The report was developed with input from community members in a process that the RENA and the Jackson Center call “Community-First Planning." RENA invited nearly 20 community members to discuss the issues over the course of nine meetings and also spoke to about dozen other community members.
This central group of residents then shared their draft with the wider community through various means, such as emails and flyers.
“We did flyers. We did door to door, hand-carrying flyers to the residents of the community so they’d be aware of what was going on, that that voice would be a part of this Mapping Our Future," Campbell said.
The report set out four main goals for development in the neighborhood that all future developers and partners should work toward: encouraging longtime residents to stay in the neighborhood, fostering connections within the community and the larger area, maintaining cultural and socioeconomic diversity and respecting the neighborhood’s natural environment.

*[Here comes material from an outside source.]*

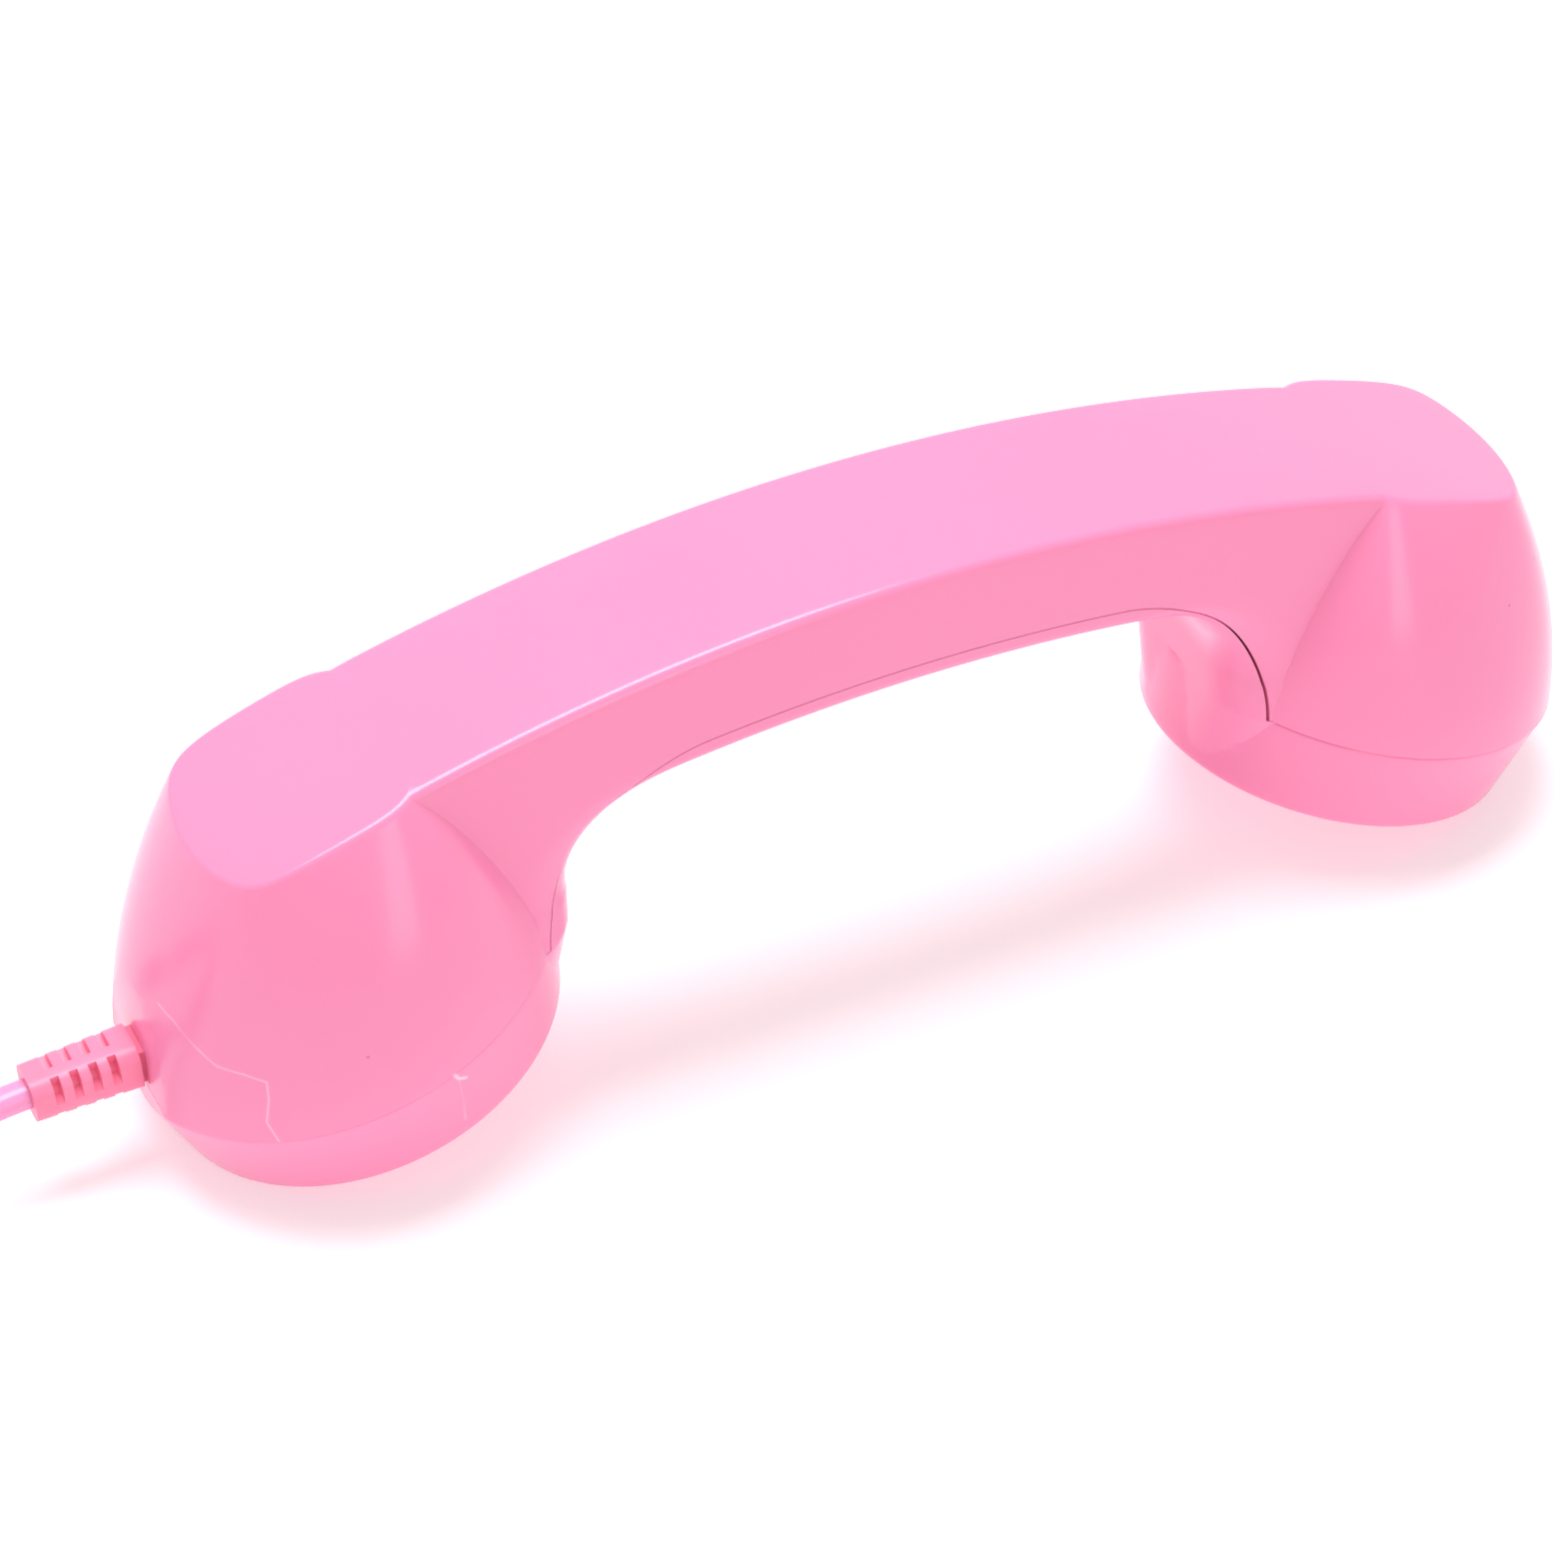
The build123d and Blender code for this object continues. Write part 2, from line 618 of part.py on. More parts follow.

Renaissance is developing its proposal in the same spirit as the project by seeking the direct involvement of community members.
For example, the zoning draft echoes the project by calling for all new residential and mixed-use developments to install sidewalks on both sides of the street, as well as connect to trails and paths.
Regarding the goal of preserving socioeconomic diversity, the project suggested the addition of special zoning that would allow the existence of home-based, community-centered businesses. The report also called for a rule allowing business signs to be larger.
Under Renaissance’s proposal, a new type of mixed-use zones would be introduced, which would allow a variety of construction, such as duplexes, assisted-living facilities and offices. Homes and live-work spaces could also be developed. This, along with loosened rules on business signs, is aimed at allowing residents to more easily operate small businesses within the neighborhood.
There have been several meetings held to communicate plans and solicit comments from residents and stakeholders. Renaissance is expected to provide more specific language for the draft ordinances, which the public will be able to comment on at the next meeting, scheduled for March 14 at the RENA Community Center.
Dwyer said that Renaissance hopes to send the proposed regulations to the Chapel Hill and Carrboro governments for review sometime between March and May. Orange County government is expected to review the proposal in April, followed by a public hearing later that month.